+++ PROVIDED DATA

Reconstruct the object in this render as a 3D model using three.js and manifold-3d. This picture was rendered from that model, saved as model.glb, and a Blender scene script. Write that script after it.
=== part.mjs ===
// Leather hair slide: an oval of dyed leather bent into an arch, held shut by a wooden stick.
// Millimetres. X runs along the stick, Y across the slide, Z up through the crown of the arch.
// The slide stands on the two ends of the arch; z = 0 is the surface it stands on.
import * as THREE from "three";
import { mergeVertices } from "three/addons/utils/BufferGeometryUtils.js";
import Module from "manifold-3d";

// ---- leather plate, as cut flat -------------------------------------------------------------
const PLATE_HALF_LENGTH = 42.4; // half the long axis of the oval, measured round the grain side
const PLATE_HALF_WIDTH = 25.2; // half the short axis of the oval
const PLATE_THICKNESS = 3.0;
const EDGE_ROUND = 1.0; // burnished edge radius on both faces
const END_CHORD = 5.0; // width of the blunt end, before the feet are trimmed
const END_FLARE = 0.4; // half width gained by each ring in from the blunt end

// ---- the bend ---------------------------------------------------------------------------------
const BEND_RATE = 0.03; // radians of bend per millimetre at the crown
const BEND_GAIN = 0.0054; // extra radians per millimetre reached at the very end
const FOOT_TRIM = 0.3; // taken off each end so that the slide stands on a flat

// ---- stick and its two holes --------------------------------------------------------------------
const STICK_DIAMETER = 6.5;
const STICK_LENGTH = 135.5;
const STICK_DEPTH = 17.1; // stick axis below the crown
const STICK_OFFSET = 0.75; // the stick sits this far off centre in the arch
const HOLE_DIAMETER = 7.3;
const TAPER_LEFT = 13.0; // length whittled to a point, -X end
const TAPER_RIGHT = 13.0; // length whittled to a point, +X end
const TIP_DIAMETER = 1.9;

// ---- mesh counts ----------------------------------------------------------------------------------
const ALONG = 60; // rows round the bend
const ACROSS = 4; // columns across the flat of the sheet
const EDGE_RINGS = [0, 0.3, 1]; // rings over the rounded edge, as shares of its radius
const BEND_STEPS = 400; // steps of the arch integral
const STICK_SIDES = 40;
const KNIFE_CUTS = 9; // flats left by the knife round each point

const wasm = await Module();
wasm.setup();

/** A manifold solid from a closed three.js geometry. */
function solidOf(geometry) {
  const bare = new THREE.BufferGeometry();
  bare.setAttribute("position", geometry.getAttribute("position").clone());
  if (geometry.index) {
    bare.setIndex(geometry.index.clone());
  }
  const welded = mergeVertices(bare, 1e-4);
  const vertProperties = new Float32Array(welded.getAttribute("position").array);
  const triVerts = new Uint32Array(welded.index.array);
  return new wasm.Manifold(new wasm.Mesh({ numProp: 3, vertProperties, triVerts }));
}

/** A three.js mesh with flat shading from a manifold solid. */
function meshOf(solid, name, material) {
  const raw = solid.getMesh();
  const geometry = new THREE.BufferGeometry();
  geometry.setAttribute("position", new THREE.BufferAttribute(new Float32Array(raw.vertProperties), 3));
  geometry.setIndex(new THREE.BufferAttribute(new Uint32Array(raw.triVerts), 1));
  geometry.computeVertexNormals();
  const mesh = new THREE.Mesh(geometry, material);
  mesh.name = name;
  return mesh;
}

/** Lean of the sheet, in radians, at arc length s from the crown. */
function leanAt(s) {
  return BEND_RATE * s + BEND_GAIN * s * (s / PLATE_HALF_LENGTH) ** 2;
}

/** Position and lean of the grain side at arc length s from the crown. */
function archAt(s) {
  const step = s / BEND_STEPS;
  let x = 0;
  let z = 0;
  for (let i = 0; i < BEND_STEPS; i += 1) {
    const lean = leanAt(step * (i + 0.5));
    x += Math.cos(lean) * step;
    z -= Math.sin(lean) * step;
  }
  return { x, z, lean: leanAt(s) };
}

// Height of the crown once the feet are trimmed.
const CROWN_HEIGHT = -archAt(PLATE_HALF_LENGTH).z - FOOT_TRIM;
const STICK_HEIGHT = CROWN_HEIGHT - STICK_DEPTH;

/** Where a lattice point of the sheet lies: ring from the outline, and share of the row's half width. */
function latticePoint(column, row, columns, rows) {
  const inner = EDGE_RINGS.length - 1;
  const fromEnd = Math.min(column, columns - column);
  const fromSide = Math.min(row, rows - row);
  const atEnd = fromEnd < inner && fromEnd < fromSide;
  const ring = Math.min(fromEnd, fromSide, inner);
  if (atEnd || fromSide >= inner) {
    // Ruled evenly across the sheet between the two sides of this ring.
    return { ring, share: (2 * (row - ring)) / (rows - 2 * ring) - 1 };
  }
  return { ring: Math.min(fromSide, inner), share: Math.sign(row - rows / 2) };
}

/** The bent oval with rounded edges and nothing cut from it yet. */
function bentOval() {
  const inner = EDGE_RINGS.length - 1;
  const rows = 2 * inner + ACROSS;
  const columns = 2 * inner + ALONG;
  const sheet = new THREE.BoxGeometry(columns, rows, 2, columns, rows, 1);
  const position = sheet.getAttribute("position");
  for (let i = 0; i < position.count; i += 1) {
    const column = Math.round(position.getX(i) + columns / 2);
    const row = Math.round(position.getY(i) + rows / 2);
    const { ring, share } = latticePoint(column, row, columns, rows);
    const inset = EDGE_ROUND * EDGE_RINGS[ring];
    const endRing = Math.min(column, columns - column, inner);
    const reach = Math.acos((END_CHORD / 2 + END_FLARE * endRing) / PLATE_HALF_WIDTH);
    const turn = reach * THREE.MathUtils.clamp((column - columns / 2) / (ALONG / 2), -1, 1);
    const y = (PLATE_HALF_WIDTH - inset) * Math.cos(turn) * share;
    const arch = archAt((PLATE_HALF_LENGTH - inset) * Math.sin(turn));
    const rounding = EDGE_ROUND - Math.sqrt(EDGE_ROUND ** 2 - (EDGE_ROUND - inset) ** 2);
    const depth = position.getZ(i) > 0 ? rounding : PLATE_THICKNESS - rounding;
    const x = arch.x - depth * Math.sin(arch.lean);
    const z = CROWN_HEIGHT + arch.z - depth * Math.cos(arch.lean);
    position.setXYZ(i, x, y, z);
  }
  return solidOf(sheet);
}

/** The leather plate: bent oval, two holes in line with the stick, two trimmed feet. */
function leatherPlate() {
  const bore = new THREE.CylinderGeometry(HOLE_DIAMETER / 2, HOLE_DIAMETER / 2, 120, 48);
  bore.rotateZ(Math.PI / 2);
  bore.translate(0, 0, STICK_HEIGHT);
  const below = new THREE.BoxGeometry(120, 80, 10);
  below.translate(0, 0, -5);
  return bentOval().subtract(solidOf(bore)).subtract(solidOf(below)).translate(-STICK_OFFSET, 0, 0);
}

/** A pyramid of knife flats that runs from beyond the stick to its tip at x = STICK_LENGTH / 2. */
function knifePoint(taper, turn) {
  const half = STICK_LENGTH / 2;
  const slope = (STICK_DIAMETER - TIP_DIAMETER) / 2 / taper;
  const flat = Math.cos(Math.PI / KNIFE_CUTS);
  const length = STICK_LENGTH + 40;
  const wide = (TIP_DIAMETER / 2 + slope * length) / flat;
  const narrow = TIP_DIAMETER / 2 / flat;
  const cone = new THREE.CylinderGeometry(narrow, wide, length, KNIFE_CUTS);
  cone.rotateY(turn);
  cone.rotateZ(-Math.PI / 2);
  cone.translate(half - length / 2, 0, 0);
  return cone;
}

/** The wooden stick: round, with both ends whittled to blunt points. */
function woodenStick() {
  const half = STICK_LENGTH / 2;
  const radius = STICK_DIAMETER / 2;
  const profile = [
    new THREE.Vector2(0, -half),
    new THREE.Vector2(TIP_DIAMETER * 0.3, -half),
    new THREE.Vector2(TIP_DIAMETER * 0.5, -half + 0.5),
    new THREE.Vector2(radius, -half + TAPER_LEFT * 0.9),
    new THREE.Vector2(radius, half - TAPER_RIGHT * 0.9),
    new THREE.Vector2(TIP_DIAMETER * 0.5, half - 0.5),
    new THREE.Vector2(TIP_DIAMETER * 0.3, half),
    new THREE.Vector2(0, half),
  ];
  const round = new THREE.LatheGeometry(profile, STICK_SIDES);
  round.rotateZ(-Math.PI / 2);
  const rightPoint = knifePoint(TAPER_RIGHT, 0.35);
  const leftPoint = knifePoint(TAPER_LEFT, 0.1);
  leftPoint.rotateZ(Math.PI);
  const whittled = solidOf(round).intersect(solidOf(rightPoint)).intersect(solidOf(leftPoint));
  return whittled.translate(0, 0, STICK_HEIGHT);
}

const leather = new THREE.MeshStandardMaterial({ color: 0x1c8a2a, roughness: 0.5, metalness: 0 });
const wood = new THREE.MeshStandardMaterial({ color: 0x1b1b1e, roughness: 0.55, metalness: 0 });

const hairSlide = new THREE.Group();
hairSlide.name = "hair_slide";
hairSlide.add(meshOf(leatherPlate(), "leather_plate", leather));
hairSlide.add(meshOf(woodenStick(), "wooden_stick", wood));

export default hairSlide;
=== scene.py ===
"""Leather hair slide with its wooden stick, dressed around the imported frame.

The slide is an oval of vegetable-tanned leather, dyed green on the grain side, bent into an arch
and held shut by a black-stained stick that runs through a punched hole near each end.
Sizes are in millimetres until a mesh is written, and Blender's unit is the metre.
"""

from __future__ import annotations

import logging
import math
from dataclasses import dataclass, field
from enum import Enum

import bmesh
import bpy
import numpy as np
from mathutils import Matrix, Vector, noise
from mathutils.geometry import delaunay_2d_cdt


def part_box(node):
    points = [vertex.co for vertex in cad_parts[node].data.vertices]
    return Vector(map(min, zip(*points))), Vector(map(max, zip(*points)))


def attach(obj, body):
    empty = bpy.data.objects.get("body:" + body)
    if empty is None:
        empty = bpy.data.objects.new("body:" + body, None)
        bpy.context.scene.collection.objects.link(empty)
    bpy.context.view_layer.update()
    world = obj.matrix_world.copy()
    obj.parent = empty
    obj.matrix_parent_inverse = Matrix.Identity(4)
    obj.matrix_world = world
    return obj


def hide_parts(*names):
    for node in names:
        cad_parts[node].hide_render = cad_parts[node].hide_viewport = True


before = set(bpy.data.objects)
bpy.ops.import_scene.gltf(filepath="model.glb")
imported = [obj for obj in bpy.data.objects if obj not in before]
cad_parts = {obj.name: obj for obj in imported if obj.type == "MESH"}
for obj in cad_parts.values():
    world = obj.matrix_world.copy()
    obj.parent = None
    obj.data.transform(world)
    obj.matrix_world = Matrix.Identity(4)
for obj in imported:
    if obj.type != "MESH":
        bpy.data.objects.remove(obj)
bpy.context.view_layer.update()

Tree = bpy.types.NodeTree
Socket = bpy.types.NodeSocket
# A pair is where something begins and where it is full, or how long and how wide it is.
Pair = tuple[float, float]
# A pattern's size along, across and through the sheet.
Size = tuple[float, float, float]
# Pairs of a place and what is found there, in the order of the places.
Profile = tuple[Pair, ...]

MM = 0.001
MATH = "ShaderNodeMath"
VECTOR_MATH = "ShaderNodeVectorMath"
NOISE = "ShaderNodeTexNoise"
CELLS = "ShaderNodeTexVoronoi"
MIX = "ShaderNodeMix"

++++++

- **REQUIRED WORK**
Return exactly the lines from the line that has "const leather = new" to the line that has "if empty is", both of them included.

- **THE ANSWER**
const leather = new THREE.MeshStandardMaterial({ color: 0x1c8a2a, roughness: 0.5, metalness: 0 });
const wood = new THREE.MeshStandardMaterial({ color: 0x1b1b1e, roughness: 0.55, metalness: 0 });

const hairSlide = new THREE.Group();
hairSlide.name = "hair_slide";
hairSlide.add(meshOf(leatherPlate(), "leather_plate", leather));
hairSlide.add(meshOf(woodenStick(), "wooden_stick", wood));

export default hairSlide;
=== scene.py ===
"""Leather hair slide with its wooden stick, dressed around the imported frame.

The slide is an oval of vegetable-tanned leather, dyed green on the grain side, bent into an arch
and held shut by a black-stained stick that runs through a punched hole near each end.
Sizes are in millimetres until a mesh is written, and Blender's unit is the metre.
"""

from __future__ import annotations

import logging
import math
from dataclasses import dataclass, field
from enum import Enum

import bmesh
import bpy
import numpy as np
from mathutils import Matrix, Vector, noise
from mathutils.geometry import delaunay_2d_cdt


def part_box(node):
    points = [vertex.co for vertex in cad_parts[node].data.vertices]
    return Vector(map(min, zip(*points))), Vector(map(max, zip(*points)))


def attach(obj, body):
    empty = bpy.data.objects.get("body:" + body)
    if empty is None:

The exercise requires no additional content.